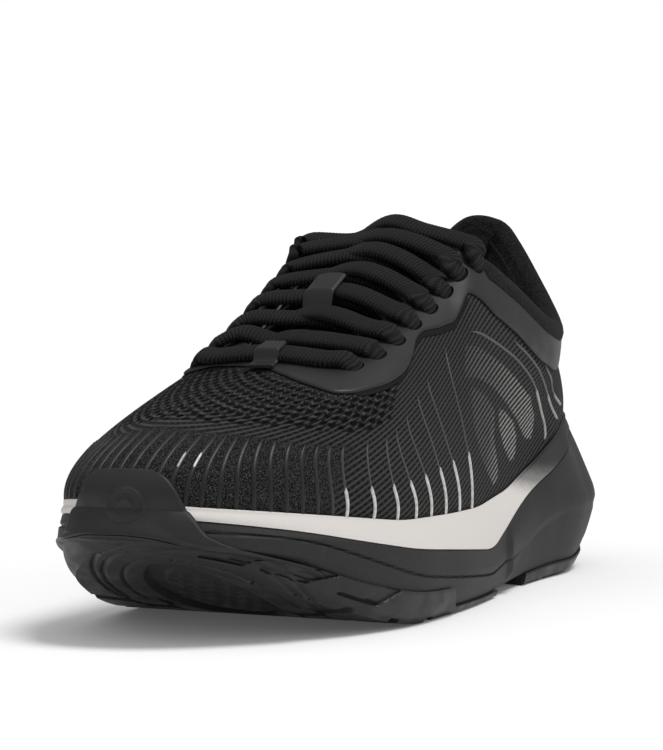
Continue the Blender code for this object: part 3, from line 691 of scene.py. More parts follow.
# The tread, seen from below. A long oval recess with a dimpled floor lies under the ball of the foot, with
# oval grooves outside it towards the toe; behind and beside it run lugs with stepped channels between them.
OVAL_CENTRE, OVAL_HALF = (2 * MM, -95 * MM), (18 * MM, 31 * MM)
OVAL_GROOVES = ((26 * MM, 33 * MM), (32 * MM, 39 * MM), (34.5 * MM, 43.5 * MM))
GROOVE, GROOVE_DEPTH, OVAL_DEPTH = 1.0 * MM, 1.0 * MM, 2.0 * MM
LUG_PITCH, CHANNEL, CHANNEL_DEPTH = 23 * MM, 2.6 * MM, 1.5 * MM
DIMPLE_PITCH = 5.2 * MM


def oval(x, y, half):
    """0 at the oval's centre and 1 on its outline."""
    return np.hypot((x - OVAL_CENTRE[0]) / half[0], (y - OVAL_CENTRE[1]) / half[1])


def under_toe(y):
    return smooth((-y / MM - 88) / 4)


def toe_grooves(x, y):
    """1 along each oval groove under the toe, 0 beside them."""
    lines = [bump_line((oval(x, y, half) - 1) * half[0], GROOVE) for half in OVAL_GROOVES]
    return np.max(lines, axis=0) * under_toe(y)


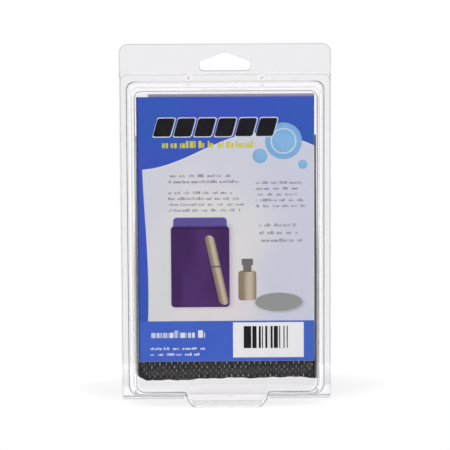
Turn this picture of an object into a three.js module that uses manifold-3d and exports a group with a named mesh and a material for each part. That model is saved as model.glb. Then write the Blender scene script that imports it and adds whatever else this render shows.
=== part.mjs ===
// A clear hanging case with a printed card and a soft cooling wallet inside it.
// Millimetres. X runs across the case, Y from its front to its back, Z up.
// Shapes are drawn with the seam between the two halves at y = 0 and the bottom edge of the flange at z = 0,
// and one group moves them so that the foot stands on z = 0 with the whole case centred on the origin.
import * as THREE from "three";
import { mergeVertices } from "three/addons/utils/BufferGeometryUtils.js";
import Module from "manifold-3d";

const wasm = await Module();
wasm.setup();

// Sheet and working values
const sheet = 0.5; // thickness of the formed clear sheet
const seamGap = 0.2; // air between the two halves of the case
const lieGap = 0.3; // air between pieces that lie on each other
const overrun = 2; // how far a cutting solid passes the faces that it cuts
const weld = 0.0001; // points closer than this are one point
const cornerSteps = 5; // straight pieces in a rounded corner
const filletSteps = 3; // straight pieces in an edge fillet

// Printed card, a standard 4 by 6 inch print
const cardWidth = 101.6;
const cardHeight = 152.4;
const cardThickness = 0.4;
const cardOffset = -0.3; // the card lies a little to the left

// Dome that holds the card and the wallet
const domeDepth = 20;
const domeSideRoom = 1.25; // from the card to the side of the dome's face
const domeTopRoom = 3.1;
const domeBottomRoom = 17.9;
const domeSideSlope = 5.55; // how much further out the dome is at the seam than at its face
const domeTopSlope = 5.4;
const domeBottomSlope = 5.85;
const domeBaseTopCorner = 5;
const domeBaseBottomCorner = 7;
const domeFaceTopCorner = 4;
const domeFaceBottomCorner = 5;
const domeFillet = 1.2;

// Flange round the dome, with a raised rim below a flat header
const rimSide = 3.5; // width of the rim beside the dome
const rimAbove = 4.4; // width of the rim above the dome
const rimCorner = 3.2;
const rimRise = 1.2; // how far the rim stands in front of the header
const backOverhang = 0.5; // how far the back half's flange passes the front one on each side
const headerCorner = 4.2;
const squareCorner = 0.4; // radius left on a corner that looks sharp

// Foot that the case stands on
const footDrop = 1.5; // how far the foot stands below the flange
const footBottomWidth = 39.4;
const footKneeWidth = 46.4;
const footKneeHeight = 3.4; // height of the bend in the foot's sides
const footTopWidth = 49;
const footTopHeight = 9.6;
const footReach = 14; // height to which the foot runs up inside the dome
const footCorner = 1.6;
const footDraft = 1.2; // how much wider each side is at the seam than at the front
const footFillet = 1.4;

// Hang hole in the header
const holeMarginBelow = 1.9;
const holeMarginAbove = 5;
const holeWidth = 30.4;
const holeHeight = 10.5;
const holeCorner = 2.8;
const holeShoulderHeight = 6;
const holeShoulderInset = 1.6;
const holeSlopeHeight = 7;
const holeSlopeHalf = 10.2;
const holeApexHalf = 2.1;
const holeApexDrop = 0.3;

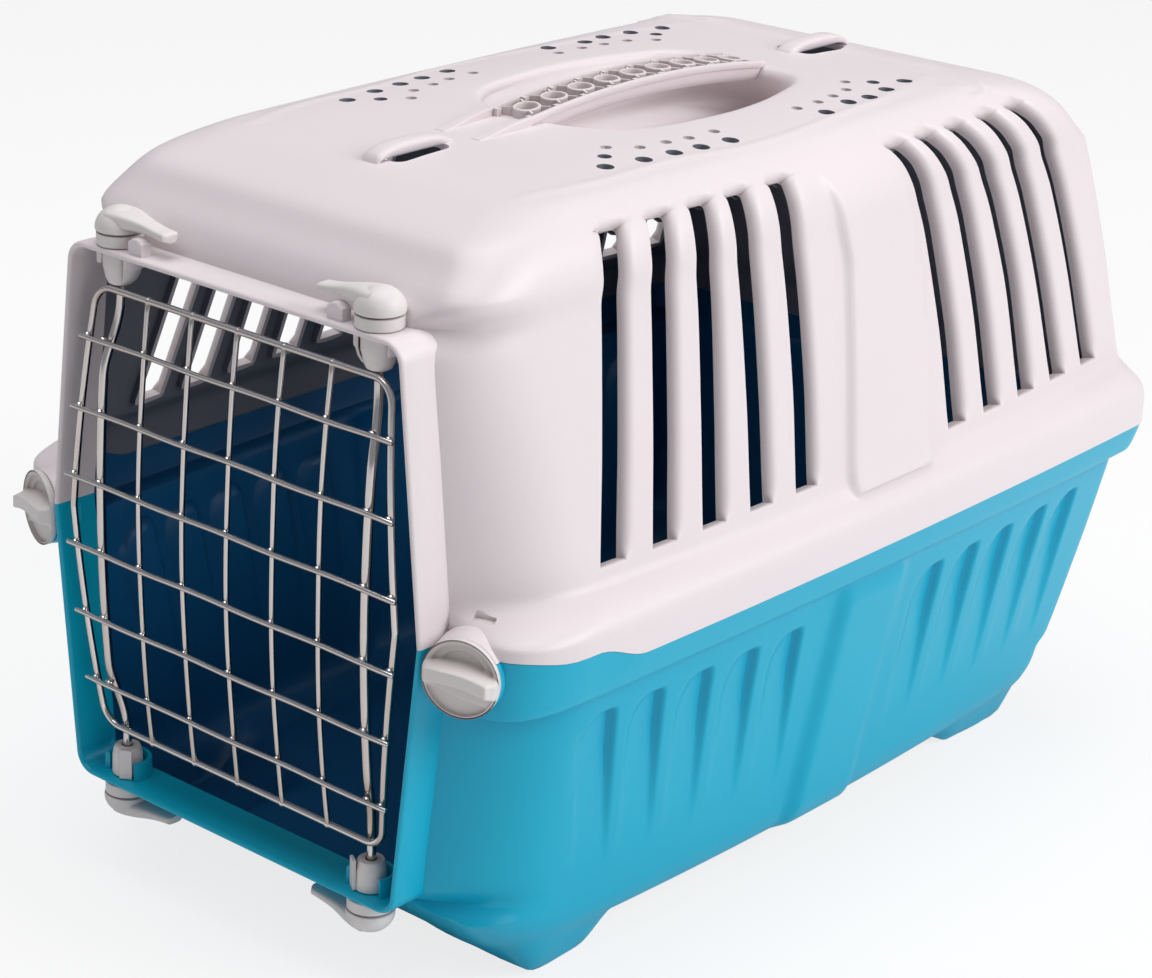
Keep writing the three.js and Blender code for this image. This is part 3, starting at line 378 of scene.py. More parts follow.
————————
▸ **Your instructions**:
Quote the material exactly, leaving nothing out.

▸ **Solution to the problem**:
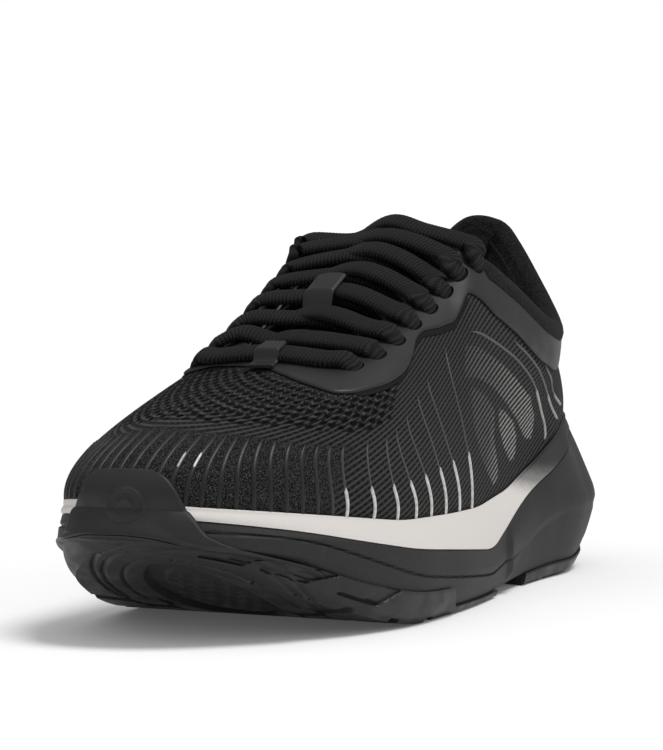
Continue the Blender code for this object: part 3, from line 691 of scene.py. More parts follow.
# The tread, seen from below. A long oval recess with a dimpled floor lies under the ball of the foot, with
# oval grooves outside it towards the toe; behind and beside it run lugs with stepped channels between them.
OVAL_CENTRE, OVAL_HALF = (2 * MM, -95 * MM), (18 * MM, 31 * MM)
OVAL_GROOVES = ((26 * MM, 33 * MM), (32 * MM, 39 * MM), (34.5 * MM, 43.5 * MM))
GROOVE, GROOVE_DEPTH, OVAL_DEPTH = 1.0 * MM, 1.0 * MM, 2.0 * MM
LUG_PITCH, CHANNEL, CHANNEL_DEPTH = 23 * MM, 2.6 * MM, 1.5 * MM
DIMPLE_PITCH = 5.2 * MM


def oval(x, y, half):
    """0 at the oval's centre and 1 on its outline."""
    return np.hypot((x - OVAL_CENTRE[0]) / half[0], (y - OVAL_CENTRE[1]) / half[1])


def under_toe(y):
    return smooth((-y / MM - 88) / 4)


def toe_grooves(x, y):
    """1 along each oval groove under the toe, 0 beside them."""
    lines = [bump_line((oval(x, y, half) - 1) * half[0], GROOVE) for half in OVAL_GROOVES]
    return np.max(lines, axis=0) * under_toe(y)


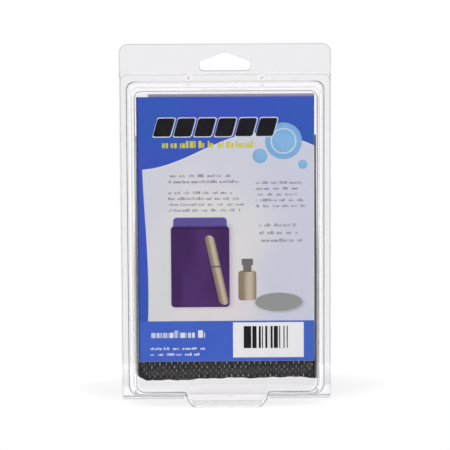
Turn this picture of an object into a three.js module that uses manifold-3d and exports a group with a named mesh and a material for each part. That model is saved as model.glb. Then write the Blender scene script that imports it and adds whatever else this render shows.
=== part.mjs ===
// A clear hanging case with a printed card and a soft cooling wallet inside it.
// Millimetres. X runs across the case, Y from its front to its back, Z up.
// Shapes are drawn with the seam between the two halves at y = 0 and the bottom edge of the flange at z = 0,
// and one group moves them so that the foot stands on z = 0 with the whole case centred on the origin.
import * as THREE from "three";
import { mergeVertices } from "three/addons/utils/BufferGeometryUtils.js";
import Module from "manifold-3d";

const wasm = await Module();
wasm.setup();

// Sheet and working values
const sheet = 0.5; // thickness of the formed clear sheet
const seamGap = 0.2; // air between the two halves of the case
const lieGap = 0.3; // air between pieces that lie on each other
const overrun = 2; // how far a cutting solid passes the faces that it cuts
const weld = 0.0001; // points closer than this are one point
const cornerSteps = 5; // straight pieces in a rounded corner
const filletSteps = 3; // straight pieces in an edge fillet

// Printed card, a standard 4 by 6 inch print
const cardWidth = 101.6;
const cardHeight = 152.4;
const cardThickness = 0.4;
const cardOffset = -0.3; // the card lies a little to the left

// Dome that holds the card and the wallet
const domeDepth = 20;
const domeSideRoom = 1.25; // from the card to the side of the dome's face
const domeTopRoom = 3.1;
const domeBottomRoom = 17.9;
const domeSideSlope = 5.55; // how much further out the dome is at the seam than at its face
const domeTopSlope = 5.4;
const domeBottomSlope = 5.85;
const domeBaseTopCorner = 5;
const domeBaseBottomCorner = 7;
const domeFaceTopCorner = 4;
const domeFaceBottomCorner = 5;
const domeFillet = 1.2;

// Flange round the dome, with a raised rim below a flat header
const rimSide = 3.5; // width of the rim beside the dome
const rimAbove = 4.4; // width of the rim above the dome
const rimCorner = 3.2;
const rimRise = 1.2; // how far the rim stands in front of the header
const backOverhang = 0.5; // how far the back half's flange passes the front one on each side
const headerCorner = 4.2;
const squareCorner = 0.4; // radius left on a corner that looks sharp

// Foot that the case stands on
const footDrop = 1.5; // how far the foot stands below the flange
const footBottomWidth = 39.4;
const footKneeWidth = 46.4;
const footKneeHeight = 3.4; // height of the bend in the foot's sides
const footTopWidth = 49;
const footTopHeight = 9.6;
const footReach = 14; // height to which the foot runs up inside the dome
const footCorner = 1.6;
const footDraft = 1.2; // how much wider each side is at the seam than at the front
const footFillet = 1.4;

// Hang hole in the header
const holeMarginBelow = 1.9;
const holeMarginAbove = 5;
const holeWidth = 30.4;
const holeHeight = 10.5;
const holeCorner = 2.8;
const holeShoulderHeight = 6;
const holeShoulderInset = 1.6;
const holeSlopeHeight = 7;
const holeSlopeHalf = 10.2;
const holeApexHalf = 2.1;
const holeApexDrop = 0.3;

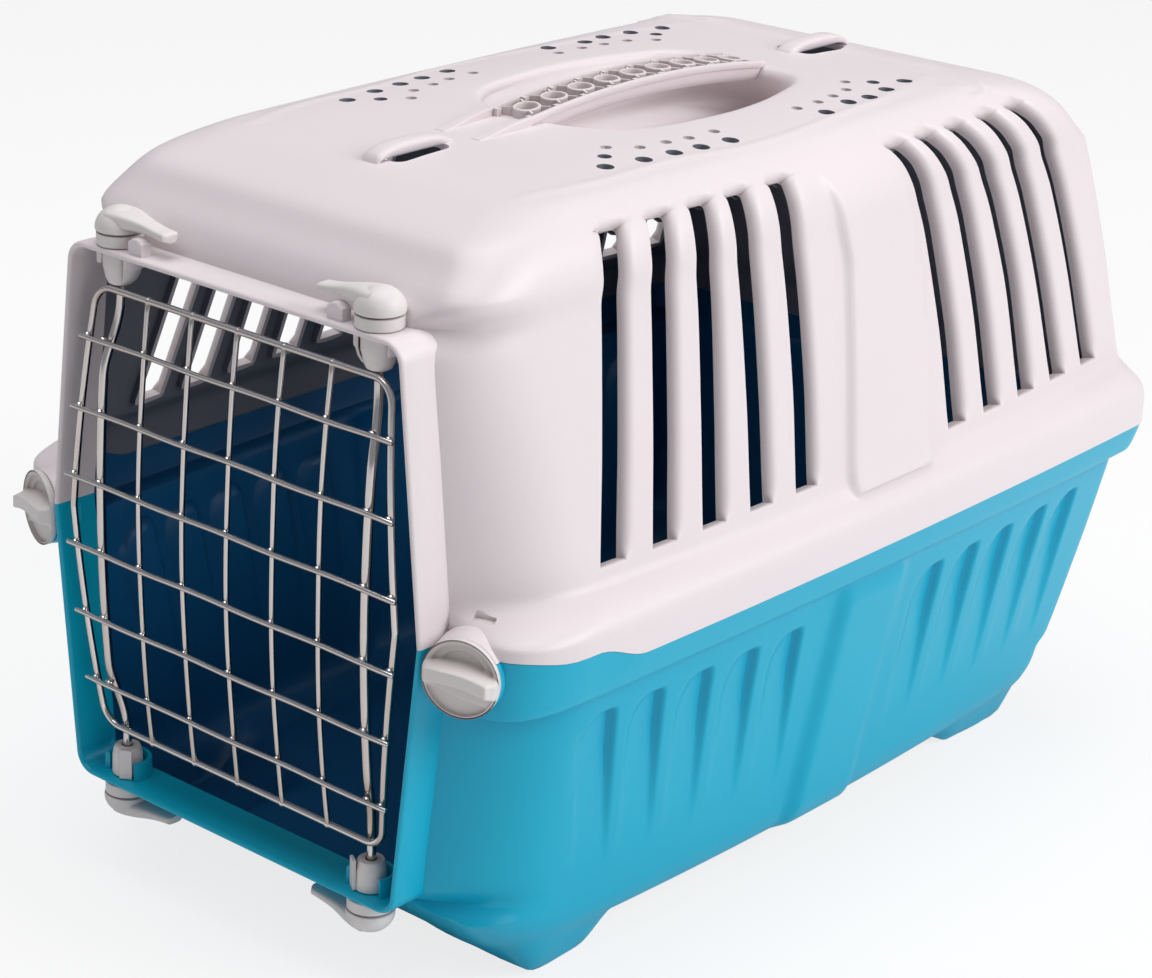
Keep writing the three.js and Blender code for this image. This is part 3, starting at line 378 of scene.py. More parts follow.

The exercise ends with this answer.